When the quest for relatability collides with our own successes, it strays into such strained territory that it's like Amy Schumer's 'Compliments' sketch has become self aware; "I wrote a thing!" "For some reason work keep giving me raises." "This is really embarrassing but I just benched 100kg." Is it really mortifying to announce that you got promoted at work, had some writing published, nailed a marathon or succeeded in some other way, or are you just trying to keep up self-effacing appearances?

Indeed, the "human disaster"/"forgot how to adult" persona doesn't seem all that far removed from the dreaded Cool Girl.
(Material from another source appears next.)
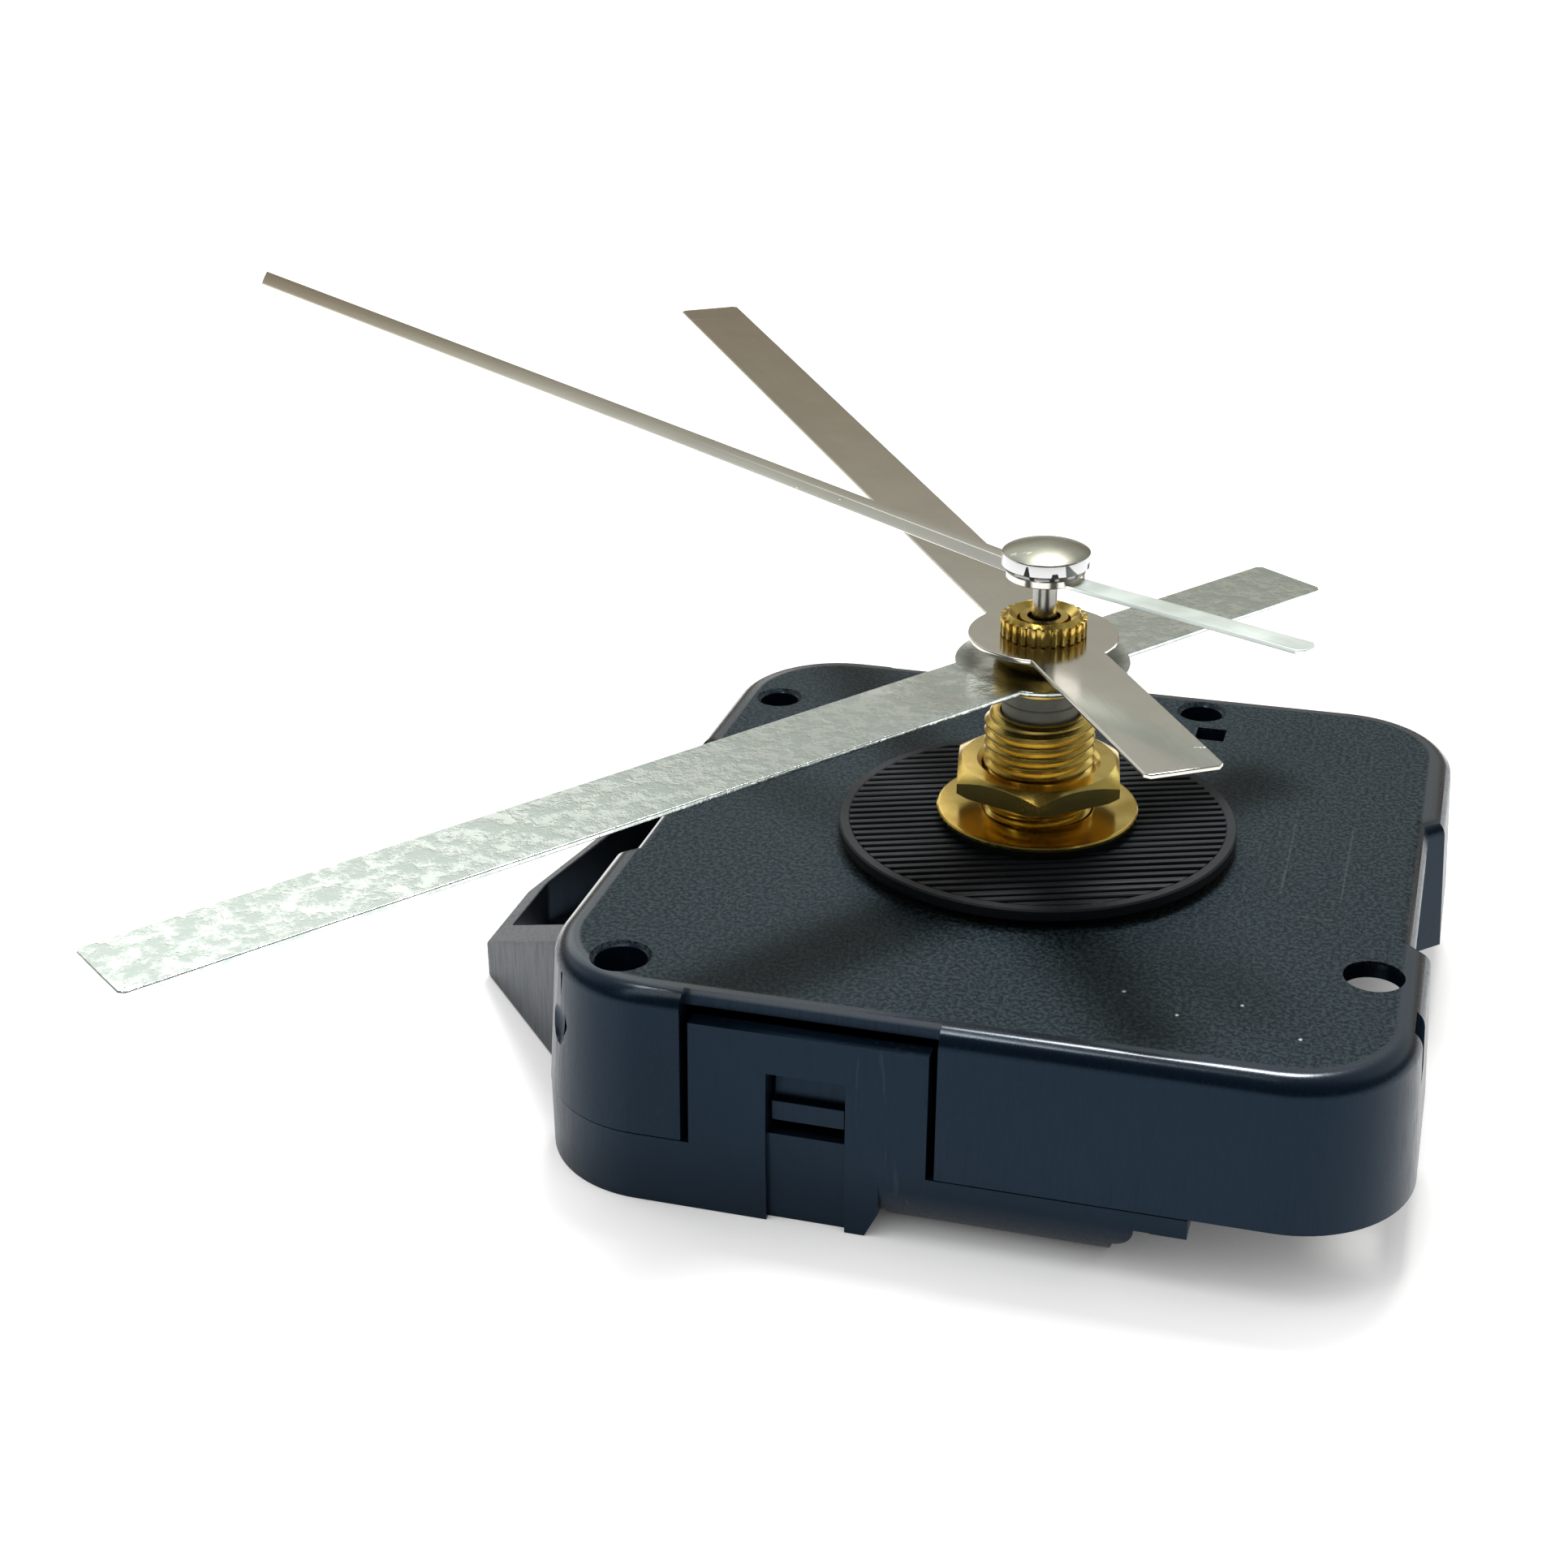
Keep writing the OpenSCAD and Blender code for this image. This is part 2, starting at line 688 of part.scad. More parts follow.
// Round lower corner at the right end of the cover's end wall
end_round_r = 1.65;
end_round_z = z_part - 1.5;
module end_cut() {
    x0 = cover_end_x - end_round_r;
    difference() {
        block(x0, cover_end_x + cut, y_near - reach, y_near + under_r, z_back - cut, end_round_z);
        translate([x0, y_near - reach - cut, end_round_z])
            rotate([-90, 0, 0])
                cylinder(r = end_round_r, h = under_r + reach + 2 * cut);
    }
}

// Springy panel that stands up from the cover, flush with the sloped wall
module latch_panel() {
    translate([latch_x0, 0, 0])
        rotate([90, 0, 90])
            linear_extrude(latch_w)
                polygon([[y_near + latch_t, z_part - cut], [y_near + latch_t, -latch_top],
                    [y_near - spread_at(latch_top), -latch_top], [y_skirt, z_part], [y_skirt, z_part - cut]]);
}

// Rear shell with the two latch panels
end_wall_t = 2.35;
ledge_t = 3.35;
block_chamfer = 0.9;
module back_cover() {
    color(shell_colour)
    difference() {
        union() {
            difference() {
                translate([0, 0, z_back])
                    linear_extrude(z_part - z_back)
                        intersection() {
                            case_outline(-spread);
                            left_of(cover_end_x);
                        }
                block(cover_x1, cover_end_x + cut, y_near + end_wall_t, y_far - end_wall_t, z_back - cut,
                    z_part + cut);
                translate([0, 0, z_floor])
                    linear_extrude(z_part - z_floor + cut)
                        intersection() {
                            case_outline(wall_t);
                            left_of(cover_x1 - bay_wall_t);
                        }
            }
            both_sides() {
                latch_panel();
                block(under_x - wall_t, cover_x1, y_near + wall_t / 2, y_near + ledge_t, z_back, z_back + under_r);
                block(cover_end_x - cut, rail_end_x, y_skirt, y_near + wall_t, z_part - rail_h, z_part);
            }
        }
        both_sides() {
            under_cut();
            end_cut();
            block(window_x0, window_x1, y_near - reach, y_near + latch_t + cut, -window_bottom, -window_top);
            block(window_x0, window_x1, y_near - reach, y_skirt + channel_t, z_back - cut, -window_bottom + cut);
            translate([0, y_near + under_r, 0])
                rotate([90, 0, 0])
                    linear_extrude(under_r + reach)
                        polygon([[under_x - block_chamfer, z_back - cut], [under_x + cut, z_back - cut],
                            [under_x + cut, z_back + 2 * block_chamfer], [under_x, z_back + 2 * block_chamfer],
                            [under_x - block_chamfer, z_back]]);
        }
        rod(setting_at, knob_r + 0.4, z_back - cut, z_floor + cut);
    }
}

// Plan of the hanger, drawn in by a distance
module hanger_plan(inset) {
    root = x_left;
    slope = (hanger_root_w - hanger_tip_w) / (hanger_reach + root);
    side = inset * sqrt(1 + slope * slope);
    tip = -hanger_reach + inset;
    tip_w = hanger_tip_w + slope * inset - side;
    polygon([[root, hanger_root_w - side], [tip, tip_w], [tip, -tip_w], [root, -hanger_root_w + side]]);
}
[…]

You remember her, the chick who is hot but who still loves hamburgers and who can drink with the dudes because, unlike Other Girls, she's cool like that.  

As psychotherapist Philippa Perry, interviewed in Parkin's piece, puts it: "People find [it] brave and attractive so more people experiment with being 'real' but I cynically suggest that perhaps rather than being 'real' it's just that this type of self-depreciation has been proven to be attractive so it's becoming more popular."

Perhaps I'm just a cockeyed optimist, but I dream of a world in which the "most shareable" content, the stuff that drives people to Tag Their Friends, isn't the self-deprecating "lol my whole life is a mess" stuff, but images of greatness or tales of talent. It might take a few extra seconds to type "this reminds me of you" in the comments section of an article about someone brilliant, but damn it, I'm going to start doing it.

And if you wake up tomorrow and you don't feel like adulting, that's fine: just don't make a personal brand out of it.